Bishops are enlisting lay people for a spiritual crusade against corruption

The Ember Days recall an age when the rhythms of human life were still bound to the changing of the seasons. A corruption of the Latin Quatuor Tempora (“Four Times”), the Ember Days were an attempt by the ancient Church to preserve and sanctify the pagans’ observation of equinoxes and solstices. Our predecessors in the faith marked the cycles of Creation with fasting, prayer and acts of charity – giving thanks to “the Lord of the Harvest”, as Jesus called his Father.

The Ember Days are seldom marked by Catholics today, when every fruit and vegetable is available in the supermarket all year round. Harvest festivals can mean little to the New Yorker who buys fresh pineapples in the middle of December to garnish his Christmas ham. What do the changing seasons mean to us, except whether to order our coffee hot or iced?

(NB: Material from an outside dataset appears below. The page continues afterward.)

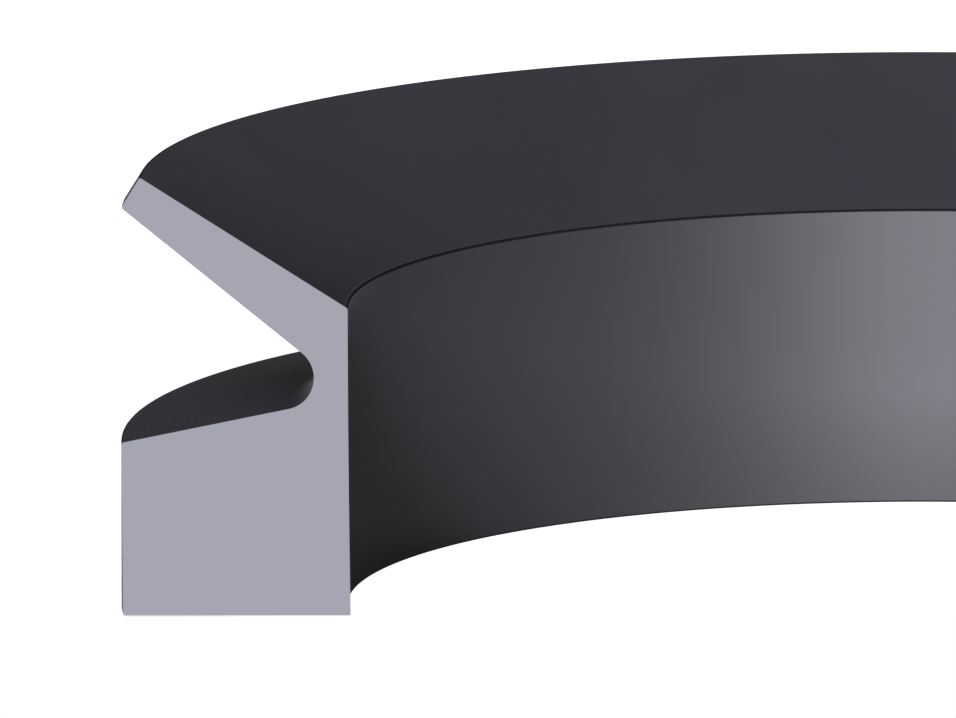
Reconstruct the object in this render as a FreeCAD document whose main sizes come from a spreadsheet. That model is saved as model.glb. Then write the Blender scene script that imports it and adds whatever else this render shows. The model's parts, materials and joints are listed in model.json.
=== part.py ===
import FreeCAD, Part
import math
import os
import Sketcher

# A V-ring is an all-rubber axial seal for a rotating shaft. It is moulded in
# one piece: a rectangular body that grips the shaft, a thin hinge beside the
# bore, and a conical lip that runs against a flat counterface. This is the
# ring as it comes out of its mould, before it is stretched onto a shaft.
#
# Frame: +Z is the shaft's axis and points from the body to the lip. The origin
# is the centre of the flat back face, on the axis.

NODE = "v_ring"

# Each driving size: its name, its value and what it is. Lengths are in
# millimetres and the angle is in degrees.
SIZES = (
    ("bore_diameter", 20.6, "bore of the free ring"),
    ("body_width", 4.0, "from the bore to the body's outer wall"),
    ("body_height", 3.0, "height of the body's outer wall"),
    ("hinge_rise", 1.13, "centre of the hinge groove above that wall's top edge"),
    ("hinge_wall", 0.6, "thinnest rubber, between the groove's root and the bore"),
    ("groove_radius", 0.55, "round root of the hinge groove"),
    ("lip_root", 1.08, "thickness of the lip where it leaves the groove"),
    ("lip_angle", 31.8, "slope of the lip's upper face"),
    ("lip_tip", 0.62, "thickness of the lip at its edge"),
)

# How a sketch numbers the ends of an edge and the centre of an arc. Its own
# horizontal axis is edge -1, which starts at the sketch's origin.
START, END, CENTRE = 1, 2, 3
AXIS = -1


def make_sheet(doc):
    """The spreadsheet that holds the driving sizes."""
    sheet = doc.addObject("Spreadsheet::Sheet", "sizes")
    for row, (alias, value, meaning) in enumerate(SIZES, start=1):
        sheet.set("A%d" % row, alias)
        sheet.set("B%d" % row, str(value))
        sheet.set("C%d" % row, meaning)
        sheet.setAlias("B%d" % row, alias)
    doc.recompute()
    return sheet


def origin_feature(body, role):
    """The plane or axis of the body's own origin that has this role."""
    for feature in body.Origin.OriginFeatures:
        if feature.Role == role:
            return feature
    raise RuntimeError("the body has no " + role)


def line(sketch, first, last):
    """Draws a straight edge between two points, each a radius and a height."""
    ends = [FreeCAD.Vector(radius, height, 0) for radius, height in (first, last)]
    return sketch.addGeometry(Part.LineSegment(*ends))


def half_round(sketch, centre, radius):
    """Draws half a circle that opens outwards, from its top to its foot."""
    middle = FreeCAD.Vector(centre[0], centre[1], 0)
    circle = Part.Circle(middle, FreeCAD.Vector(0, 0, 1), radius)
    return sketch.addGeometry(Part.ArcOfCircle(circle, math.pi / 2, 3 * math.pi / 2))


def fix(sketch, kind, *where):
    """Adds a constraint that has no size of its own."""
    sketch.addConstraint(Sketcher.Constraint(kind, *where))


def bind(sketch, name, expression, kind, *where):
    """Adds a named dimension and ties it to the spreadsheet."""
    value = sketch.evalExpression(expression)
    number = sketch.addConstraint(Sketcher.Constraint(kind, *where, value))
    sketch.renameConstraint(number, name)
    sketch.setExpression("Constraints." + name, expression)


def draw_section(body, sheet):
    """The ring's section, drawn once on a plane that holds the shaft's axis."""
    sketch = body.newObject("Sketcher::SketchObject", "section")
    sketch.AttachmentSupport = (origin_feature(body, "XZ_Plane"), "")
    sketch.MapMode = "FlatFace"

    # The outline is first drawn roughly, with a half circle for the groove's
    # root and no taper in the lip. The constraints then bring it true.
    inner = sheet.bore_diameter / 2
    outer = inner + sheet.body_width
    root_in = inner + sheet.hinge_wall + sheet.groove_radius
    root_up = sheet.body_height + sheet.hinge_rise
    face_up = root_up + sheet.groove_radius + sheet.lip_root
    tip_up = face_up + sheet.body_width * math.tan(math.radians(sheet.lip_angle))

    bore_foot = (inner, 0)
    outer_foot = (outer, 0)
    outer_top = (outer, sheet.body_height)
    groove_low = (root_in, root_up - sheet.groove_radius)
    groove_high = (root_in, root_up + sheet.groove_radius)
    tip_low = (outer, tip_up - sheet.lip_tip)
    tip_high = (outer, tip_up)
    bore_top = (inner, face_up)

    # Eight edges, round the section from the bore's foot.
    back = line(sketch, bore_foot, outer_foot)
    wall = line(sketch, outer_foot, outer_top)
    shoulder = line(sketch, outer_top, groove_low)
    root = half_round(sketch, (root_in, root_up), sheet.groove_radius)
    underside = line(sketch, groove_high, tip_low)
    tip = line(sketch, tip_low, tip_high)
    face = line(sketch, bore_top, tip_high)
    bore = line(sketch, bore_foot, bore_top)

    # Sharp corners, as the mould leaves them.
    fix(sketch, "Coincident", back, START, bore, START)
    fix(sketch, "Coincident", back, END, wall, START)
    fix(sketch, "Coincident", wall, END, shoulder, START)
    fix(sketch, "Coincident", underside, END, tip, START)
    fix(sketch, "Coincident", tip, END, face, END)
    fix(sketch, "Coincident", face, START, bore, END)

    # Both sides of the V run smoothly into the groove's round root.
    fix(sketch, "Tangent", shoulder, END, root, END)
    fix(sketch, "Tangent", underside, START, root, START)

    # The back is flat, at height zero, and both walls stand square on it.
    fix(sketch, "PointOnObject", back, START, AXIS)
    fix(sketch, "Horizontal", back)
    fix(sketch, "Vertical", wall)
    fix(sketch, "Vertical", bore)

    # The lip reaches out exactly as far as the body, and its edge is cut
    # square to its upper face.
    fix(sketch, "Vertical", wall, END, underside, END)
    fix(sketch, "Perpendicular", tip, face)

    # The sizes: first the body, then the groove, then the lip.
    bind(sketch, "bore_radius", "sizes.bore_diameter / 2",
         "DistanceX", AXIS, START, back, START)
    bind(sketch, "width", "sizes.body_width",
         "DistanceX", back, START, back, END)
    bind(sketch, "wall_height", "sizes.body_height",
         "DistanceY", wall, START, wall, END)
    bind(sketch, "root_radius", "sizes.groove_radius",
         "Radius", root)
    bind(sketch, "root_in", "sizes.hinge_wall + sizes.groove_radius",
         "DistanceX", back, START, root, CENTRE)
    bind(sketch, "root_up", "sizes.hinge_rise",
         "DistanceY", wall, END, root, CENTRE)
    bind(sketch, "root_to_face", "sizes.groove_radius + sizes.lip_root",
         "Distance", root, CENTRE, face)
    bind(sketch, "slope", "sizes.lip_angle * 1 deg",
         "Angle", face)
    bind(sketch, "tip_width", "sizes.lip_tip",
         "Distance", tip)
    return sketch


def make_ring(doc, sheet):
    """The moulded ring: its section turned once about the shaft's axis."""
    body = doc.addObject("PartDesign::Body", NODE)
    body.Label = NODE
    body.Placement = FreeCAD.Placement()
    sketch = draw_section(body, sheet)
    doc.recompute()
    turn = body.newObject("PartDesign::Revolution", "ring")
    turn.Profile = sketch
    turn.ReferenceAxis = (sketch, ["V_Axis"])
    turn.Angle = 360
    sketch.Visibility = False
    return body


def check(doc, body):
    """Stops with a message if anything in the document has failed."""
    for item in doc.Objects:
        if "Invalid" in item.State or "Error" in item.State:
            raise RuntimeError(item.Name + " failed")
    shape = body.Shape
    if shape.isNull() or not shape.isValid():
        raise RuntimeError(body.Label + " has no valid shape")
    if len(shape.Solids) != 1:
        raise RuntimeError(body.Label + " is not one solid")


document = FreeCAD.newDocument("axial_shaft_seal")
ring = make_ring(document, make_sheet(document))
document.recompute()
check(document, ring)

os.makedirs("parts", exist_ok=True)
ring.Shape.exportStep("parts/" + ring.Label + ".step")

# What was made, to compare with the real ring.
box = ring.Shape.BoundBox
print("outside diameter %.3f, free height %.3f" % (box.XLength, box.ZLength))
print("volume %.2f cubic millimetres" % ring.Shape.Volume)
for surface in ring.Shape.Faces:
    kind = surface.Surface.TypeId.replace("Part::Geom", "")
    low, high = surface.BoundBox.ZMin, surface.BoundBox.ZMax
    print("%-9s from height %.3f to %.3f" % (kind, low, high))
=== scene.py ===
# %% [markdown]
# # A V-ring, turned from its CAD section
#
# A V-ring is a shaft seal that is all rubber. A square body grips the shaft, a thin hinge runs
# beside the bore, and a cone-shaped lip reaches up and out from the hinge to run on a flat face.
# The ring leaves its mould in one piece, so here it is one piece too. The picture that this scene
# follows is a section view: the near half is cut away and the cut face is filled with a flat grey.
# The ring below stays whole, and only the camera looks past its near half. Lengths are in metres,
# as Blender counts them, and MM stands for a millimetre.

import json
import math

import bmesh
import bpy
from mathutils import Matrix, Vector


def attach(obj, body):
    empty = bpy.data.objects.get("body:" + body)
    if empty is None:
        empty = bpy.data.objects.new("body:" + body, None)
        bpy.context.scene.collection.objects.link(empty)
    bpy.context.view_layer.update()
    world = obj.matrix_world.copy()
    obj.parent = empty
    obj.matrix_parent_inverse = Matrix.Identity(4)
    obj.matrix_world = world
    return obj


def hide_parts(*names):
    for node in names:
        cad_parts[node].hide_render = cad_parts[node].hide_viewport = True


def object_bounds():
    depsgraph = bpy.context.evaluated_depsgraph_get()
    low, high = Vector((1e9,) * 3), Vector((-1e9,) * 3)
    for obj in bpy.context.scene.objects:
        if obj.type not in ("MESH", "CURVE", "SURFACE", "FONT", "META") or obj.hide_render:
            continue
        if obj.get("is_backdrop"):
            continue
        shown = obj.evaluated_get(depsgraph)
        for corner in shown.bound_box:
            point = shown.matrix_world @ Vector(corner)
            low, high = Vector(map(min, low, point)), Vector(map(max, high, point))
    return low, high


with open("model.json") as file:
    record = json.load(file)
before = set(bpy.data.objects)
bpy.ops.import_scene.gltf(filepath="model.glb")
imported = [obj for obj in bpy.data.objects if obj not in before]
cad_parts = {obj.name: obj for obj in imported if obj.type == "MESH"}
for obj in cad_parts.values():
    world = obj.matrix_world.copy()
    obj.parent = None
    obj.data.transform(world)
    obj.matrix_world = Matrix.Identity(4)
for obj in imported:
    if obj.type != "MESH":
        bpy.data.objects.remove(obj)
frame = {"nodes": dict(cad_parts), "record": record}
cad_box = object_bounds()
bpy.ops.object.select_all(action="DESELECT")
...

Yet Bishop David Zubik of Pittsburgh (pictured) has found a new use for the Ember Days. His diocese was rocked by scandal following the release of a Pennsylvania grand jury report, which accused his predecessor Cardinal Donald Wuerl, now the Archbishop of Washington, of covering up for abusive priests.

So, as part of a “Year of Penance”, Zubik asked “the faithful to join with the clergy” in observing the fasts. “Faced with the sinful actions of the members of our own ranks of the clergy … we feel both shame and sorrow, and are reminded of our own sinfulness and the need for mercy,” he wrote.

Few latter-day agrarians raised their voice to defend the traditional meaning of the Ember Days. (They were celebrations, after all – not penances.) However, some of the laity have balked at the idea that they should be doing penance at all.